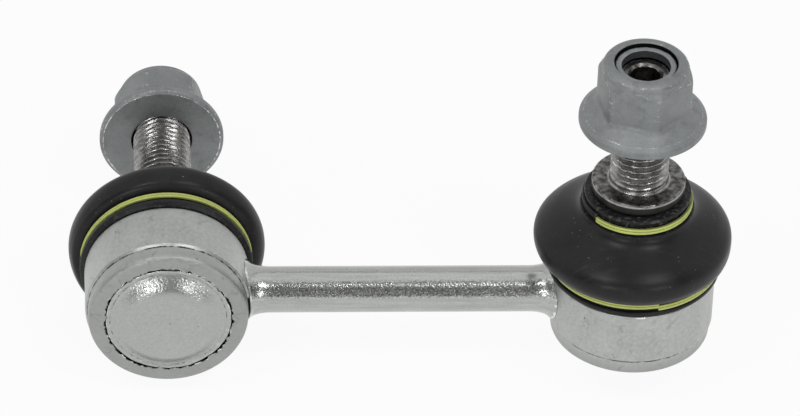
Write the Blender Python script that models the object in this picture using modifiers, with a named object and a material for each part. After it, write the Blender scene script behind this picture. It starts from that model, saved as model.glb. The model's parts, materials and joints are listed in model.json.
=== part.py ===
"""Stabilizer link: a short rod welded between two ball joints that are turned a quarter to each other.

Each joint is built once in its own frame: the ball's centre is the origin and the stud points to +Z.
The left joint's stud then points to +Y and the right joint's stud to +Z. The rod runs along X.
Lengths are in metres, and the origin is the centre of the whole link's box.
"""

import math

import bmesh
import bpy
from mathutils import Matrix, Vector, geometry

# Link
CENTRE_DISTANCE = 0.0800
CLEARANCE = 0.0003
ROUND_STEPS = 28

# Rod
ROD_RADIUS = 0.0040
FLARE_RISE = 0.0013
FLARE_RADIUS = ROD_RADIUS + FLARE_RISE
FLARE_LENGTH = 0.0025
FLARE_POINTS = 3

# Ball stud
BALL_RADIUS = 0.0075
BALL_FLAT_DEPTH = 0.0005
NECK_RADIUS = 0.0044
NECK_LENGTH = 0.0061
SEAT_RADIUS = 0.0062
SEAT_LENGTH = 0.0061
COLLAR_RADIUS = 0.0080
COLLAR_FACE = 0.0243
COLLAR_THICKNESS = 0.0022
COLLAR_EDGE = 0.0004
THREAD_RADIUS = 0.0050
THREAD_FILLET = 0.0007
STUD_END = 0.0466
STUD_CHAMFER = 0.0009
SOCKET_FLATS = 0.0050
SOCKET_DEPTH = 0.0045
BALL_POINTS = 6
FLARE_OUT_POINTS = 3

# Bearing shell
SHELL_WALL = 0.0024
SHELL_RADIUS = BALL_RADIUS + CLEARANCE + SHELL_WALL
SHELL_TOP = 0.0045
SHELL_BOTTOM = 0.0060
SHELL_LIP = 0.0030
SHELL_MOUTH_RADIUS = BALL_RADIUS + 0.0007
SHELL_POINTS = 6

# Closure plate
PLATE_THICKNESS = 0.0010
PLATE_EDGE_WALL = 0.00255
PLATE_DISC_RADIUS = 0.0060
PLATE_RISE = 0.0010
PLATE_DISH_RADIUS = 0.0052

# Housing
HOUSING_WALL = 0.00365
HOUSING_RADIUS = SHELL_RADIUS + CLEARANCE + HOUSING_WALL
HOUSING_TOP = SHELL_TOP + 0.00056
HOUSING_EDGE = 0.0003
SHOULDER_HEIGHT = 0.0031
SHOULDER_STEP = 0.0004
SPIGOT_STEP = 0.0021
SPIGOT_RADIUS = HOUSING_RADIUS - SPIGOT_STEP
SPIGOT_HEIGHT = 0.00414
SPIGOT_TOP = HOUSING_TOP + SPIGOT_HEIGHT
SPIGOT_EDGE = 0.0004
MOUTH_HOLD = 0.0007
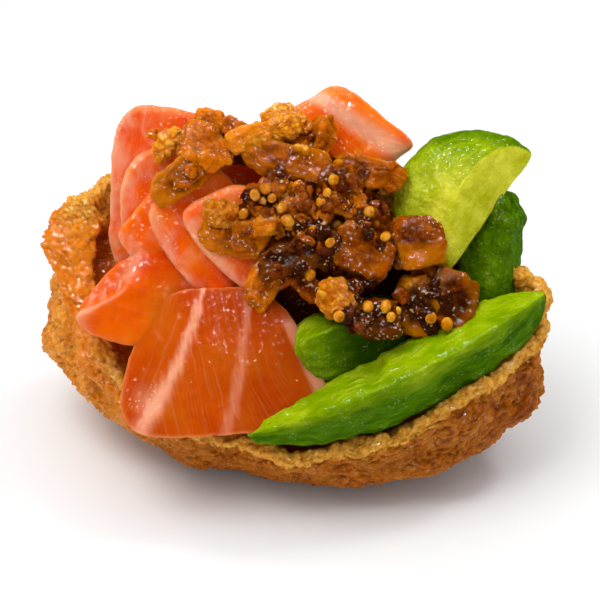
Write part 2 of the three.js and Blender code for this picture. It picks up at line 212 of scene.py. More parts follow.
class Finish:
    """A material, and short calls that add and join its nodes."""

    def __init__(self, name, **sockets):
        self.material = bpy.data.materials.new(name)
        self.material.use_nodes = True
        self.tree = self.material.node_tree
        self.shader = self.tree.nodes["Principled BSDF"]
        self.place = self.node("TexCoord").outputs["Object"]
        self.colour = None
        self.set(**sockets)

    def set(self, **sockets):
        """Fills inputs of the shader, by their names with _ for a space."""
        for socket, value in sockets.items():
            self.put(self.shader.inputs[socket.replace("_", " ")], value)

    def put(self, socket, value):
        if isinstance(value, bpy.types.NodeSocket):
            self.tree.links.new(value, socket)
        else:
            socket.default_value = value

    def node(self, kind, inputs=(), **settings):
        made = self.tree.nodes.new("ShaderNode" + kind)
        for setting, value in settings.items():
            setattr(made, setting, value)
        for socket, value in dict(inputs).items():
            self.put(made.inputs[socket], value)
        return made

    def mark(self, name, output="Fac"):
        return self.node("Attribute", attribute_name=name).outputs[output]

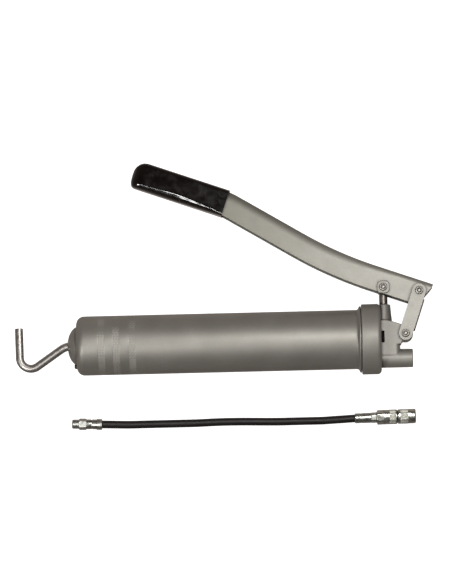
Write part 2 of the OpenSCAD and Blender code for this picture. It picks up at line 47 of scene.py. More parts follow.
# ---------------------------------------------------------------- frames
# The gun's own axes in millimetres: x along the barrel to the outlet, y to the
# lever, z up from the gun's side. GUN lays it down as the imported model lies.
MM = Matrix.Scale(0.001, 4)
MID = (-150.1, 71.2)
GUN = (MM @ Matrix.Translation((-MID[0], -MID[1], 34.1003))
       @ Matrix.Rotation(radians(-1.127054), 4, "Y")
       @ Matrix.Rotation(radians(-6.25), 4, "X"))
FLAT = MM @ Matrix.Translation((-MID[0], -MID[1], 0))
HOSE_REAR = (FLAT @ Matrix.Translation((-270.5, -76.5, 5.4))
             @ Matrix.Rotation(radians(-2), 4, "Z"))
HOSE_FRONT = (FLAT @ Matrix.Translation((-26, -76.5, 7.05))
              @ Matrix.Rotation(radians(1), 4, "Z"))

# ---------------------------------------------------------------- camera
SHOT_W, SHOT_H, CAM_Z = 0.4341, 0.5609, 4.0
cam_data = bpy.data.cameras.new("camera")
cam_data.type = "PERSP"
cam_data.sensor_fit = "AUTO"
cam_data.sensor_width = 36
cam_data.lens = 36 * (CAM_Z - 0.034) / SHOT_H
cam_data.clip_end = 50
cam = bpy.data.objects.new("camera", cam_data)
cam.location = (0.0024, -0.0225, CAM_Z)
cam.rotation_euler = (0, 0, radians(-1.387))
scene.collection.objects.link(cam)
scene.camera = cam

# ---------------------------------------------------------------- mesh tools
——
Extract the full set of entries word for word.

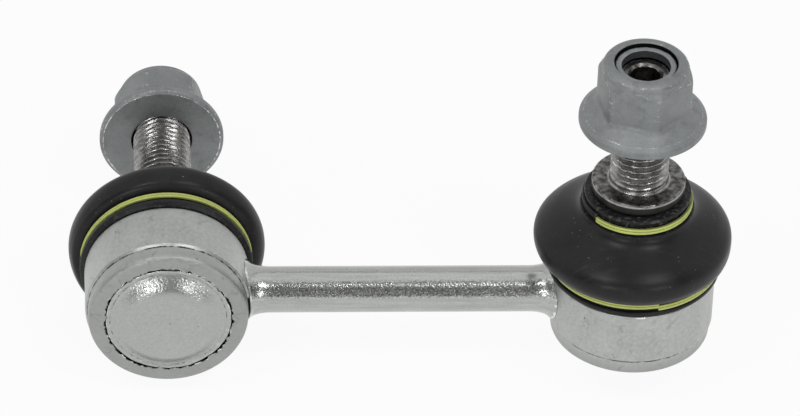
Write the Blender Python script that models the object in this picture using modifiers, with a named object and a material for each part. After it, write the Blender scene script behind this picture. It starts from that model, saved as model.glb. The model's parts, materials and joints are listed in model.json.
=== part.py ===
"""Stabilizer link: a short rod welded between two ball joints that are turned a quarter to each other.

Each joint is built once in its own frame: the ball's centre is the origin and the stud points to +Z.
The left joint's stud then points to +Y and the right joint's stud to +Z. The rod runs along X.
Lengths are in metres, and the origin is the centre of the whole link's box.
"""

import math

import bmesh
import bpy
from mathutils import Matrix, Vector, geometry

# Link
CENTRE_DISTANCE = 0.0800
CLEARANCE = 0.0003
ROUND_STEPS = 28

# Rod
ROD_RADIUS = 0.0040
FLARE_RISE = 0.0013
FLARE_RADIUS = ROD_RADIUS + FLARE_RISE
FLARE_LENGTH = 0.0025
FLARE_POINTS = 3

# Ball stud
BALL_RADIUS = 0.0075
BALL_FLAT_DEPTH = 0.0005
NECK_RADIUS = 0.0044
NECK_LENGTH = 0.0061
SEAT_RADIUS = 0.0062
SEAT_LENGTH = 0.0061
COLLAR_RADIUS = 0.0080
COLLAR_FACE = 0.0243
COLLAR_THICKNESS = 0.0022
COLLAR_EDGE = 0.0004
THREAD_RADIUS = 0.0050
THREAD_FILLET = 0.0007
STUD_END = 0.0466
STUD_CHAMFER = 0.0009
SOCKET_FLATS = 0.0050
SOCKET_DEPTH = 0.0045
BALL_POINTS = 6
FLARE_OUT_POINTS = 3

# Bearing shell
SHELL_WALL = 0.0024
SHELL_RADIUS = BALL_RADIUS + CLEARANCE + SHELL_WALL
SHELL_TOP = 0.0045
SHELL_BOTTOM = 0.0060
SHELL_LIP = 0.0030
SHELL_MOUTH_RADIUS = BALL_RADIUS + 0.0007
SHELL_POINTS = 6

# Closure plate
PLATE_THICKNESS = 0.0010
PLATE_EDGE_WALL = 0.00255
PLATE_DISC_RADIUS = 0.0060
PLATE_RISE = 0.0010
PLATE_DISH_RADIUS = 0.0052

# Housing
HOUSING_WALL = 0.00365
HOUSING_RADIUS = SHELL_RADIUS + CLEARANCE + HOUSING_WALL
HOUSING_TOP = SHELL_TOP + 0.00056
HOUSING_EDGE = 0.0003
SHOULDER_HEIGHT = 0.0031
SHOULDER_STEP = 0.0004
SPIGOT_STEP = 0.0021
SPIGOT_RADIUS = HOUSING_RADIUS - SPIGOT_STEP
SPIGOT_HEIGHT = 0.00414
SPIGOT_TOP = HOUSING_TOP + SPIGOT_HEIGHT
SPIGOT_EDGE = 0.0004
MOUTH_HOLD = 0.0007
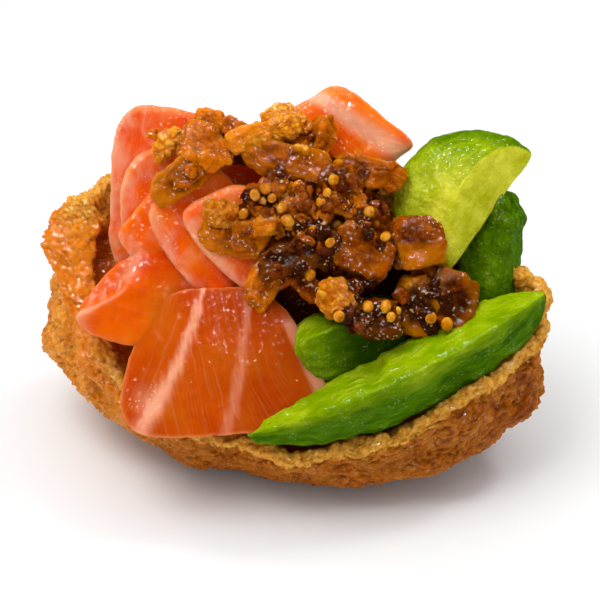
Write part 2 of the three.js and Blender code for this picture. It picks up at line 212 of scene.py. More parts follow.
class Finish:
    """A material, and short calls that add and join its nodes."""

    def __init__(self, name, **sockets):
        self.material = bpy.data.materials.new(name)
        self.material.use_nodes = True
        self.tree = self.material.node_tree
        self.shader = self.tree.nodes["Principled BSDF"]
        self.place = self.node("TexCoord").outputs["Object"]
        self.colour = None
        self.set(**sockets)

    def set(self, **sockets):
        """Fills inputs of the shader, by their names with _ for a space."""
        for socket, value in sockets.items():
            self.put(self.shader.inputs[socket.replace("_", " ")], value)

    def put(self, socket, value):
        if isinstance(value, bpy.types.NodeSocket):
            self.tree.links.new(value, socket)
        else:
            socket.default_value = value

    def node(self, kind, inputs=(), **settings):
        made = self.tree.nodes.new("ShaderNode" + kind)
        for setting, value in settings.items():
            setattr(made, setting, value)
        for socket, value in dict(inputs).items():
            self.put(made.inputs[socket], value)
        return made

    def mark(self, name, output="Fac"):
        return self.node("Attribute", attribute_name=name).outputs[output]

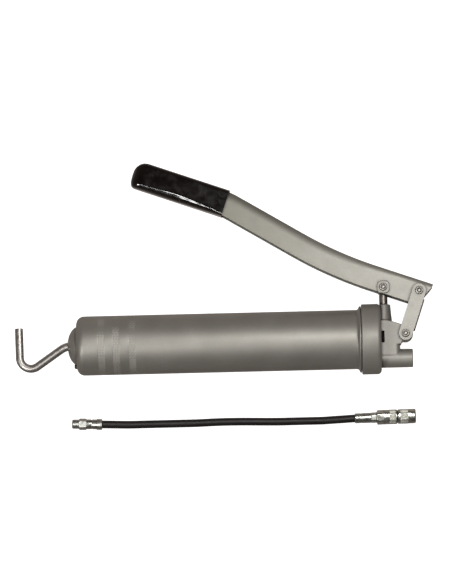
Write part 2 of the OpenSCAD and Blender code for this picture. It picks up at line 47 of scene.py. More parts follow.
# ---------------------------------------------------------------- frames
# The gun's own axes in millimetres: x along the barrel to the outlet, y to the
# lever, z up from the gun's side. GUN lays it down as the imported model lies.
MM = Matrix.Scale(0.001, 4)
MID = (-150.1, 71.2)
GUN = (MM @ Matrix.Translation((-MID[0], -MID[1], 34.1003))
       @ Matrix.Rotation(radians(-1.127054), 4, "Y")
       @ Matrix.Rotation(radians(-6.25), 4, "X"))
FLAT = MM @ Matrix.Translation((-MID[0], -MID[1], 0))
HOSE_REAR = (FLAT @ Matrix.Translation((-270.5, -76.5, 5.4))
             @ Matrix.Rotation(radians(-2), 4, "Z"))
HOSE_FRONT = (FLAT @ Matrix.Translation((-26, -76.5, 7.05))
              @ Matrix.Rotation(radians(1), 4, "Z"))

# ---------------------------------------------------------------- camera
SHOT_W, SHOT_H, CAM_Z = 0.4341, 0.5609, 4.0
cam_data = bpy.data.cameras.new("camera")
cam_data.type = "PERSP"
cam_data.sensor_fit = "AUTO"
cam_data.sensor_width = 36
cam_data.lens = 36 * (CAM_Z - 0.034) / SHOT_H
cam_data.clip_end = 50
cam = bpy.data.objects.new("camera", cam_data)
cam.location = (0.0024, -0.0225, CAM_Z)
cam.rotation_euler = (0, 0, radians(-1.387))
scene.collection.objects.link(cam)
scene.camera = cam

# ---------------------------------------------------------------- mesh tools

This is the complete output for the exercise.